Does Gabino End Up Visiting David? 

In one scene where Gabino gets locked up, he meets the same prisoner whose interrogation Gregorio took him to. The inmate is also a homosexual and is fed cockroaches with his food so that he divulges the names of the other members of the gay community. Now, Gabino has him as his cellmate. David, the man that the latter loves, lives at #15, Apodaca. The prisoner asks Gabino to visit David (if he ever makes it out of jail). He also demands that the protagonist tell David to hide.

After all, the young detainee is not sure how much longer he can hold out without giving a name. The plot does not answer this question, but we feel that Gabino would have visited David. Firstly, the protagonist has proven, time and again, that he is not too concerned about what society thinks of him. Even when his family wants him to settle, he has plans to go to Paris with Lázaro. Since Gabino sees his father interrogate the prisoner, it seems as though he’d be very sympathetic towards his cellmate’s situation.

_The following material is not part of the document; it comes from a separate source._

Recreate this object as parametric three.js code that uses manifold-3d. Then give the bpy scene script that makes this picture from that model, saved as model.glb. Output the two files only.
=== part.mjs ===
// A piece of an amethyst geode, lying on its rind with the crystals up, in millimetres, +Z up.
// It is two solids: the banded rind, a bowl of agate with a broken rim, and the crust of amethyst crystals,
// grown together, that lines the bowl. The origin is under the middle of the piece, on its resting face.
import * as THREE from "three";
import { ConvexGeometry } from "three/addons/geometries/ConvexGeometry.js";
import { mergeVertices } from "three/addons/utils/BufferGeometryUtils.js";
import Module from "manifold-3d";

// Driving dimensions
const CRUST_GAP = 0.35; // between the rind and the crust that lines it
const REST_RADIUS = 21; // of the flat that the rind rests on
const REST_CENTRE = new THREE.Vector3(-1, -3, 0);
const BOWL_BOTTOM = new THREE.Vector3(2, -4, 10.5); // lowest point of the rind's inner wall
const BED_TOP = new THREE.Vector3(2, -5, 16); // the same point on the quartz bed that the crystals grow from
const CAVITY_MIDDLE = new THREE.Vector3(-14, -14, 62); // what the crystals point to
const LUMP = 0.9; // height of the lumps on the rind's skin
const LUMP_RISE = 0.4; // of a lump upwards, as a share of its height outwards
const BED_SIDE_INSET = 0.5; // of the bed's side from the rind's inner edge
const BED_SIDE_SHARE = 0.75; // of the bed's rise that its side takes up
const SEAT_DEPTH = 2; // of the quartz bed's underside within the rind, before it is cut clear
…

With Gregorio dead, the son will also not have to watch his back constantly. Furthermore, Gabino also does not disclose the fact that Alonso is gay. When the latter wants to end his life, the protagonist tells him that they have to be there for each other. Also, having lost the man that he loved, Gabino would not want others to go through the same pain. If we extrapolate all these sentiments to cater to his personality, it seems like Gabino would have made the choice to visit David.

Where Does Rosario Go?

The only reason Rosario is working with the family in the first place is to use the stamp from the jail to help her imprisoned, communist husband. After delivering the letter that implicates Amparo for the grandfather’s murder to Gregorio, she is nowhere to be seen. There is no one in the kitchen, and the mattress in her bedroom is also folded in half, indicating that she has quit her job. After all, when she loses her husband, she has no motive to remain under Gregorio’s employ. We think that Rosario has, most likely, gone to her son’s house to be with the family that she still has around.